Written problem: Beginning with the first line of the data below, extract each line up to and including the one containing "from FreeCAD import Vector". Copy them exactly and add nothing.

(Data records)
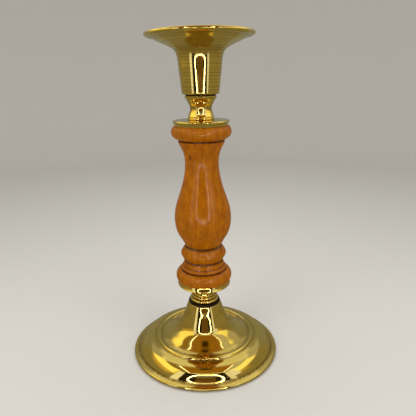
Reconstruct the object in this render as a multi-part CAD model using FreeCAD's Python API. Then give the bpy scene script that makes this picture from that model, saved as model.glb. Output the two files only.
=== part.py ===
"""Altar candlestick: a brass candle cup and foot with a turned wooden baluster between them.

Every piece is turned about one upright axis, and they are stacked on a steel tie rod that a
nut under the foot pulls tight.  Millimetres, +Z up, origin at the middle of the underside.
"""
import FreeCAD, Part
import math
import os

from FreeCAD import Vector

# ---------------------------------------------------------------- heights of the stack
FELT_THICK = 2.0
FELT_PROUD = 0.8            # how far the felt stands below the brass rim
FOOT_HEIGHT = 42.5
NECK_WASHER_THICK = 1.7
COLLAR_HEIGHT = 14.7
DISC_HEIGHT = 4.7           # at the middle, both discs are alike
BALUSTER_HEIGHT = 124.1
STEM_HEIGHT = 17.0
CUP_WASHER_THICK = 1.2
CUP_HEIGHT = 42.6

# ---------------------------------------------------------------- foot
FOOT_RADIUS = 60.6
FOOT_WALL = 2.4
FOOT_TOP_RADIUS = 13.4
FOOT_WEB = 5.0              # solid top of the neck, which the tie rod pulls on
RIM_BEAD = 2.2              # height of the rounded edge
RIM_WIDTH = 4.3             # rounded edge and flange, in to the crease
CREASE_HEIGHT = 2.9         # above the underside of the brass
SHOULDER_INSET = 9.2        # in from the rim
SHOULDER_HEIGHT = 9.4
RIDGE_INSET = 20.6          # crest of the raised ring, in from the rim
RIDGE_HEIGHT = 14.5
RIDGE_STEP = 1.5            # drop from the crest down to the plate outside it
FLARE_RADIUS = 21.6         # where the neck spreads into the bell
FLARE_HEIGHT = 23.8
FELT_INSET = 4.4            # felt edge inside the rim
FELT_GAP = 0.3

# ---------------------------------------------------------------- collar under the wood
COLLAR_BEAD_RADIUS = 11.8
COLLAR_BEAD_HEIGHT = 3.2
COLLAR_RING_RADIUS = 10.6
COLLAR_RING_HEIGHT = 2.2
COLLAR_NECK_RADIUS = 8.8
COLLAR_TOP_RADIUS = 10.6
NECK_WASHER_INSET = 0.4     # in from the foot's top edge

# ---------------------------------------------------------------- discs at both ends of the wood
DISC_RADIUS = 21.6
DISC_FACE_INSET = 1.5       # the face against the wood is smaller by this
DISC_EDGE = 4.4             # thickness at the rounded edge
DISC_LAND_RADIUS = 11.2     # flat seat for the collar or the stem

# ---------------------------------------------------------------- wooden baluster
BASE_BOTTOM_RADIUS = 21.6
BASE_TORUS_RADIUS = 22.65
BASE_TORUS_HEIGHT = 9.6
BASE_FILLET_RADIUS = 18.0
BASE_FILLET_HEIGHT = 2.3
BASE_COVE_HEIGHT = 5.9
BASE_NECK_RADIUS = 15.4
LOW_BEAD_RADIUS = 18.25
LOW_BEAD_HEIGHT = 11.7
VASE_FOOT_RADIUS = 14.5
VASE_BELLY_RADIUS = 22.4
VASE_BELLY_RISE = 22.5      # from the foot of the vase up to its widest point
VASE_NECK_RADIUS = 13.05
VASE_NECK_DROP = 15.2       # from the top fillet down to the narrowest point
TOP_FILLET_RADIUS = 17.95
TOP_FILLET_HEIGHT = 1.8
TOP_BEAD_RADIUS = 22.9
TOP_BEAD_HEIGHT = 10.9
TOP_FACE_RADIUS = 21.2
GROOVE_DEPTH = 0.9
GROOVE_WIDTH = 0.8
WOOD_BORE_CLEARANCE = 0.6   # radial, round the tie rod

# ---------------------------------------------------------------- stem under the cup
STEM_TOP_RADIUS = 12.0
STEM_RIDGE_RADIUS = 9.6
STEM_RIDGE_DROP = 4.9       # calyx height, from the top face to the ridge
STEM_NECK_RADIUS = 8.05
STEM_FLARE_RADIUS = 9.85
STEM_RING_RADIUS = 10.1
STEM_RING_HEIGHT = 1.8

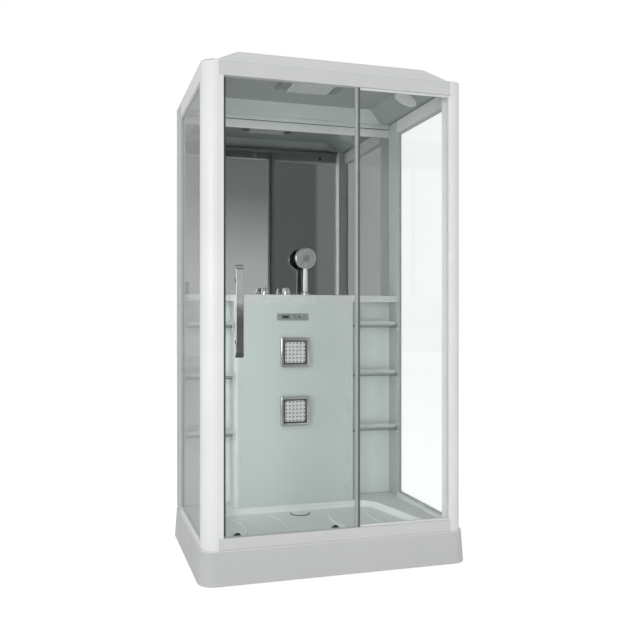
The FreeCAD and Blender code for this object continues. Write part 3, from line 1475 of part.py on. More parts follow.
BUILDERS = (make_tray, make_drain, make_support, make_frame, make_glazing, make_door, make_console,
            make_deck, make_taps, make_hand_shower, make_jets, make_panel, make_shelves,
            make_roof_screws, make_roof, make_rain_shower, make_fan, make_control_box)
for build in BUILDERS:
    build()
doc.recompute()

NODES = """
shower_tray drain_cover drain_trap tray_frame levelling_feet
post_front_left post_front_right post_back_left post_back_right
rail_front_bottom rail_front_top rails_side_top rails_side_bottom back_frame closing_jamb
glass_left glass_right glass_front_fixed glass_gaskets fixed_panel_seal mirror_panel back_panels
door_glass door_handle door_fittings door_edge_profiles
roller_top_left roller_top_right roller_bottom_left roller_bottom_right
console_shell console_glass deck_shelf
mixer_knob diverter_knob knob_collars valve_bodies
hand_shower spray_face hand_shower_holder
jet_frames jet_plate_upper jet_plate_lower
control_panel control_display key_power key_light key_fan control_box
glass_shelves shelf_rails
roof_canopy roof_screws rain_shower_panel rain_shower_plate lamp_lenses
fan_grille fan_housing fan_impeller
""".split()

broken = [item.Name for item in doc.Objects if "Invalid" in item.State or "Error" in item.State]
if broken:
    raise RuntimeError("objects that failed: " + ", ".join(broken))
by_label = {item.Label: item for item in doc.Objects}
os.makedirs("parts", exist_ok=True)
for label in NODES:
    shape = by_label[label].Shape
    if shape.isNull() or not shape.isValid() or not shape.Solids:
        raise RuntimeError(f"{label} has no sound shape")
for label in NODES:
    by_label[label].Shape.exportStep(f"parts/{label}.step")
whole = FreeCAD.BoundBox()
for label in NODES:
    whole.add(by_label[label].Shape.BoundBox)
print(len(NODES), "nodes")
print("size", [round(value, 1) for value in (whole.XLength, whole.YLength, whole.ZLength)])
print("lowest", round(whole.ZMin, 3), "highest", round(whole.ZMax, 1))
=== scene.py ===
import json
import math
from collections import namedtuple

import bpy
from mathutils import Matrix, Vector


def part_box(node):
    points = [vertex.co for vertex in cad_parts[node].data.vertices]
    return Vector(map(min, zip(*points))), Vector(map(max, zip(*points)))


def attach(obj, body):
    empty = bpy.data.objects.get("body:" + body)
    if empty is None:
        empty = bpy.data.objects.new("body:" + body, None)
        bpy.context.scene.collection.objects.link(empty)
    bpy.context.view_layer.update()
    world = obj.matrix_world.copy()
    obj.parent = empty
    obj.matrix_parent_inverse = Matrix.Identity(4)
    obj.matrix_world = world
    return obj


# Shower cabin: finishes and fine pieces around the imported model. +Z up, and the front faces -Y.
# The finishes and the studio count in metres. The shaping helpers and the pieces count in millimetres.

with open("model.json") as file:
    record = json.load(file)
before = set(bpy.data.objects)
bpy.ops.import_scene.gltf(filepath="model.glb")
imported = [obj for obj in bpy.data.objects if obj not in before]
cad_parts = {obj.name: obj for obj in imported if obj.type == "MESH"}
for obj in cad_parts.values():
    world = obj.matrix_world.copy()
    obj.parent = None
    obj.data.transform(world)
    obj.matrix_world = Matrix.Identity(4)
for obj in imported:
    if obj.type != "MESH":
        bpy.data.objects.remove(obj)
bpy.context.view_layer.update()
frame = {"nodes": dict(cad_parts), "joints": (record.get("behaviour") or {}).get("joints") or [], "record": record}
nodes = frame["nodes"]
MM = 0.001
WHITE = (1, 1, 1, 1)
FORWARD, BACKWARD = (0, -1, 0), (0, 1, 0)
UP, DOWN, RIGHT = (0, 0, 1), (0, 0, -1), (1, 0, 0)
Extent = namedtuple("Extent", "low high middle")


# Colours and finishes

def shade(red, green, blue):
    """A colour given as 0 to 255, as the shader wants it."""
    def linear(value):
        share = value / 255
        return share / 12.92 if share <= 0.04045 else ((share + 0.055) / 1.055) ** 2.4
    return (linear(red), linear(green), linear(blue), 1)


def new_finish(name, colour, roughness, metallic=0.0, coat=0.0):
    """A material with one Principled shader whose even settings are on its own sockets."""
    finish = bpy.data.materials.new(name)
    finish.use_nodes = True
    preset(shader_of(finish), {"Base Color": shade(*colour), "Roughness": roughness, "Metallic": metallic,
                               "Coat Weight": coat, "Coat Roughness": 0.05})
    return finish


def shader_of(finish):
    return finish.node_tree.nodes["Principled BSDF"]


def node(finish, kind, **settings):
    made = finish.node_tree.nodes.new(kind)
    for key, value in settings.items():
        setattr(made, key, value)
    return made


def preset(made, values):
    """Set a node's even inputs by their names."""
    for socket, value in values.items():
        made.inputs[socket].default_value = value
    return made


def link(finish, source, target):
    finish.node_tree.links.new(source, target)


def paint(finish, source, socket="Base Color"):
    """Let a node's output set the colour, or another of the shader's sockets."""
    link(finish, source, shader_of(finish).inputs[socket])


def show(finish, source):
    """Let a node's output be the finish's whole surface."""
    link(finish, source, finish.node_tree.nodes["Material Output"].inputs["Surface"])


def reckon(finish, operation, *values):
    """The result of a math operation on nodes' outputs and plain numbers."""
    made = node(finish, "ShaderNodeMath", operation=operation)
    for socket, value in zip(made.inputs, values):
        if isinstance(value, (int, float)):
            socket.default_value = value
        else:
            link(finish, value, socket)
    return made.outputs["Value"]


def place_on(finish, stretch=(1, 1, 1)):
    """Object coordinates, stretched along each axis."""
    where = node(finish, "ShaderNodeTexCoord")
    mapping = preset(node(finish, "ShaderNodeMapping"), {"Scale": stretch})
    link(finish, where.outputs["Object"], mapping.inputs["Vector"])
    return mapping.outputs["Vector"]


def place_along(finish, axis):
    """The object coordinate along one axis."""
    split = node(finish, "ShaderNodeSeparateXYZ")
    link(finish, place_on(finish), split.inputs["Vector"])
    return split.outputs[axis]


def grain(finish, scale, stretch=(1, 1, 1)):
    """A noise over the piece, as a value from 0 to 1."""
    noise = preset(node(finish, "ShaderNodeTexNoise"), {"Scale": scale, "Detail": 3})
    link(finish, place_on(finish, stretch), noise.inputs["Vector"])
    return noise.outputs["Fac"]


def ramp(finish, value, low, high, start=0.35, end=0.65):
    """A value remapped from start and end, by default a noise's middle, to low and high."""
    spread = preset(node(finish, "ShaderNodeMapRange"),
                    {"From Min": start, "From Max": end, "To Min": low, "To Max": high})
    link(finish, value, spread.inputs["Value"])
    return spread.outputs["Result"]


def drift(finish, scale, stretch=(1, 1, 1)):
    """A soft change from 0 to 1 and back over the piece."""
    return ramp(finish, grain(finish, scale, stretch), 0, 1)


def mixed(finish, value, first, second):
    """The first where the value is 0 and the second where it is 1: each a colour or a node's output."""
    mix = node(finish, "ShaderNodeMix", data_type="RGBA")
    link(finish, value, mix.inputs["Factor"])
    for name, colour in (("A", first), ("B", second)):
        if isinstance(colour, tuple):
            mix.inputs[name].default_value = colour if len(colour) == 4 else shade(*colour)
        else:
            link(finish, colour, mix.inputs[name])
    return mix.outputs["Result"]


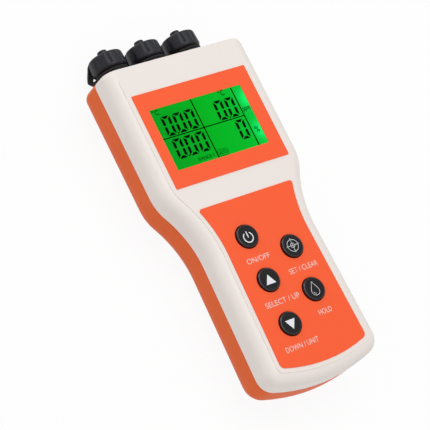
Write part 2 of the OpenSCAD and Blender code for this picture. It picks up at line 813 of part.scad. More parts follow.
front_shell();
back_shell();
shell_gasket();
shell_screws();
display_overlay();
display_lens();
keypad_overlay();
button_power();
button_target();
button_up();
button_drop();
button_down();
lcd_glass();
lcd_backlight();
lcd_frame();
main_board();
board_parts();
key_switches();
battery_a();
battery_b();
battery_contacts();
battery_door();
door_gasket();
door_screws();
socket_left();
socket_mid();
socket_right();
socket_seals();
socket_nuts();
pins_left();
pins_mid();
pins_right();
cap_left();
cap_mid();
cap_right();
rivet_left();
rivet_mid();
rivet_right();
strap_left();
strap_mid();
strap_right();
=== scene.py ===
"""Handheld water quality meter: the finishes, display, key symbols and stage round its solid parts."""

import math

import bmesh
import bpy
from bpy.props import FloatProperty, FloatVectorProperty
from mathutils import Matrix, Vector


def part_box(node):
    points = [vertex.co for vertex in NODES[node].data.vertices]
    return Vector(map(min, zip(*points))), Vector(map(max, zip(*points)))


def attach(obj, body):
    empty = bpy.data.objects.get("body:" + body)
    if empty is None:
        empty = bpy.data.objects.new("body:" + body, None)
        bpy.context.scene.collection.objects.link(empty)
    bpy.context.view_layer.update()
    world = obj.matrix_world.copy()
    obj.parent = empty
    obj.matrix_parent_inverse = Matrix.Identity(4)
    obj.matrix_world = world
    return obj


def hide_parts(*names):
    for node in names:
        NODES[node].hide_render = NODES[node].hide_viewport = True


bl_info = {
    "name": "Water quality meter",
    "version": (1, 0, 0),
    "blender": (4, 5, 0),
    "location": "View3D > Sidebar > Meter",
    "description": "Dresses a handheld water quality meter and lights it",
    "category": "Object",
}

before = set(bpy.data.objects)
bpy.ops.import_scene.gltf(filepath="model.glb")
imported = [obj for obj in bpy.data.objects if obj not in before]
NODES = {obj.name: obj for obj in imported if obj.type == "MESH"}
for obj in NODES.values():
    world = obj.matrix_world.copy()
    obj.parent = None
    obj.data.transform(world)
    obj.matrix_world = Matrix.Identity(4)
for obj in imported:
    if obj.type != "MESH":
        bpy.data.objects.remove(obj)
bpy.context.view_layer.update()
MM = 0.001
WHITE = (1.0, 1.0, 1.0)
# One step of the grid that gives the places of printed and lit marks on the face
GRID = 1.304 * MM
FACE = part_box("keypad_overlay")[1].z
OVERLAY_LOW, OVERLAY_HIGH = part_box("display_overlay")
WINDOW_LOW, WINDOW_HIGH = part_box("display_lens")
DISPLAY = (OVERLAY_LOW + OVERLAY_HIGH) / 2
GLASS_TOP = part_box("lcd_glass")[1].z
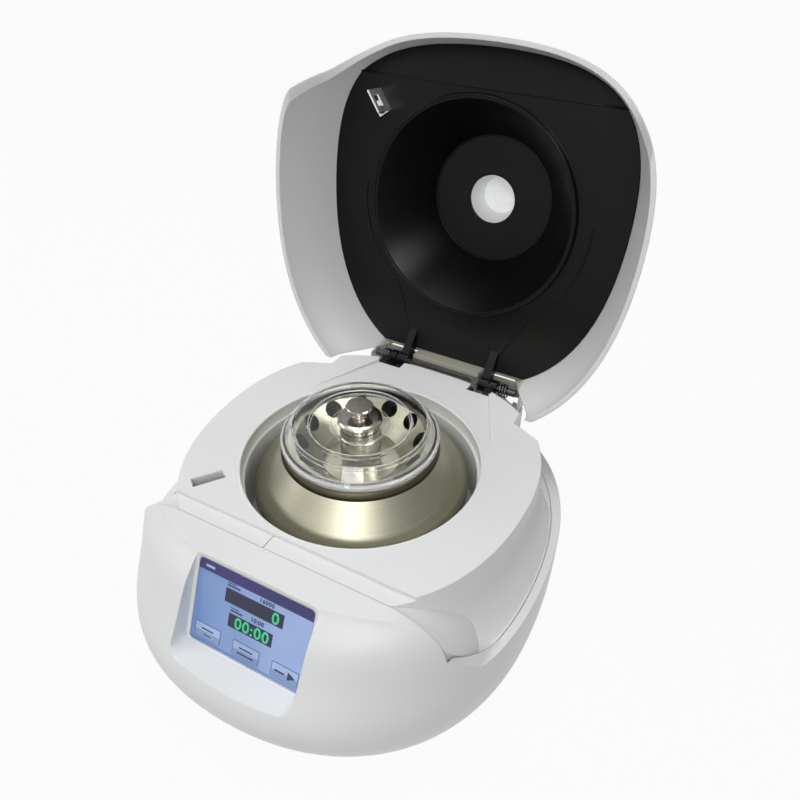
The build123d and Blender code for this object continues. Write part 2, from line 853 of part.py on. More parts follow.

Result below:
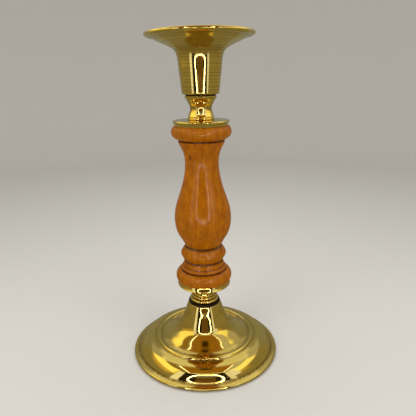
Reconstruct the object in this render as a multi-part CAD model using FreeCAD's Python API. Then give the bpy scene script that makes this picture from that model, saved as model.glb. Output the two files only.
=== part.py ===
"""Altar candlestick: a brass candle cup and foot with a turned wooden baluster between them.

Every piece is turned about one upright axis, and they are stacked on a steel tie rod that a
nut under the foot pulls tight.  Millimetres, +Z up, origin at the middle of the underside.
"""
import FreeCAD, Part
import math
import os

from FreeCAD import Vector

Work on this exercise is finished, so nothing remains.